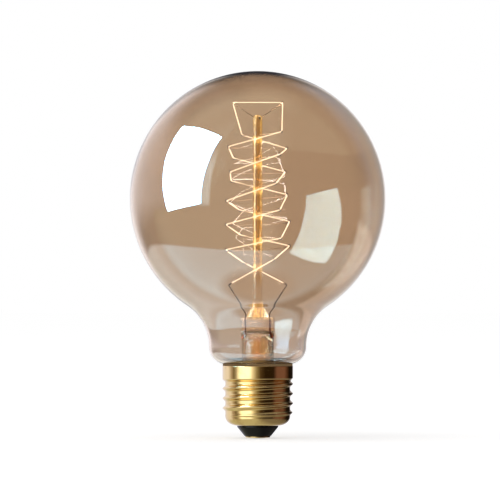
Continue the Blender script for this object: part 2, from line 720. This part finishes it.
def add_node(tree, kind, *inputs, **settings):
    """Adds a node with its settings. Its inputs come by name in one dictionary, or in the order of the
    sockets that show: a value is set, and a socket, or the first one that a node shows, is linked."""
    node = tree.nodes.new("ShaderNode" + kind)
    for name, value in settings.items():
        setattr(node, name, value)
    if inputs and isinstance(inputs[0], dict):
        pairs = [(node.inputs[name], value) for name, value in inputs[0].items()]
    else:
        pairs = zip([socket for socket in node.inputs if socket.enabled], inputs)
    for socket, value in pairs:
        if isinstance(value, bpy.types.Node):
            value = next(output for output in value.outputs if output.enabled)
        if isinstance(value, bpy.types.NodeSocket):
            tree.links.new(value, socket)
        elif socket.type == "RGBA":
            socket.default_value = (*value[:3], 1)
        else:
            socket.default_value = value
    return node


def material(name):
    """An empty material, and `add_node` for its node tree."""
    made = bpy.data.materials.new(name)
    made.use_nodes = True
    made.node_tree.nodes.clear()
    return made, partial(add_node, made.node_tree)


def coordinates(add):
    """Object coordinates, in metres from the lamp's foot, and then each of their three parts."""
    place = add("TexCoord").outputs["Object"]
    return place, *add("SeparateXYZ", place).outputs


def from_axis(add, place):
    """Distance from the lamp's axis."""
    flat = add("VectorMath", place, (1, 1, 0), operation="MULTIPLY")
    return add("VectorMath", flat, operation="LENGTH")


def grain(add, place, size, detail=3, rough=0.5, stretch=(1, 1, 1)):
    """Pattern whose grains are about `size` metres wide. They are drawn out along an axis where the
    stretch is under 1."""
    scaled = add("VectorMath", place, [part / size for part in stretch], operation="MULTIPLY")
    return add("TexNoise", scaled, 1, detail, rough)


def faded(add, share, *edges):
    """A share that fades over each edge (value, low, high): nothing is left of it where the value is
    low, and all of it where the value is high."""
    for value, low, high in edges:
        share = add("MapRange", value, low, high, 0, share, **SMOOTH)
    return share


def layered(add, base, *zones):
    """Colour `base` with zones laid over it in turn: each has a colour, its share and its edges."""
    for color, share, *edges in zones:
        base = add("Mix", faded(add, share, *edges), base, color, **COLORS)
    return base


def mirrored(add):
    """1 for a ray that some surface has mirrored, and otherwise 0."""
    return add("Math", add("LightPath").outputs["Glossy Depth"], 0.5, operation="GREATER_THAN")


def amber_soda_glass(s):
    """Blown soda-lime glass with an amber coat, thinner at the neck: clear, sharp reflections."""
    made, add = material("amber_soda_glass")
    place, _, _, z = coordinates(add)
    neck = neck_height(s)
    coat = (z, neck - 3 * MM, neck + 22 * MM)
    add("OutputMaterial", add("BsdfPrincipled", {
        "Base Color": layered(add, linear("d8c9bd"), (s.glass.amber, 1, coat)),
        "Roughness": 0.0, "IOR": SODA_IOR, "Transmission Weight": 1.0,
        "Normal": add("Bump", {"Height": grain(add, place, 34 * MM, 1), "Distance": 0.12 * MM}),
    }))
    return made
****
TASK DETAILS
Return the opening line of the data and every line after it through the line containing "return node", please, exactly as written and with nothing added.

WORKED SOLUTION
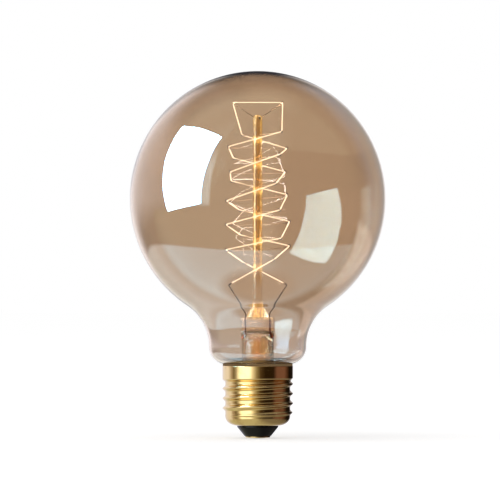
Continue the Blender script for this object: part 2, from line 720. This part finishes it.
def add_node(tree, kind, *inputs, **settings):
    """Adds a node with its settings. Its inputs come by name in one dictionary, or in the order of the
    sockets that show: a value is set, and a socket, or the first one that a node shows, is linked."""
    node = tree.nodes.new("ShaderNode" + kind)
    for name, value in settings.items():
        setattr(node, name, value)
    if inputs and isinstance(inputs[0], dict):
        pairs = [(node.inputs[name], value) for name, value in inputs[0].items()]
    else:
        pairs = zip([socket for socket in node.inputs if socket.enabled], inputs)
    for socket, value in pairs:
        if isinstance(value, bpy.types.Node):
            value = next(output for output in value.outputs if output.enabled)
        if isinstance(value, bpy.types.NodeSocket):
            tree.links.new(value, socket)
        elif socket.type == "RGBA":
            socket.default_value = (*value[:3], 1)
        else:
            socket.default_value = value
    return node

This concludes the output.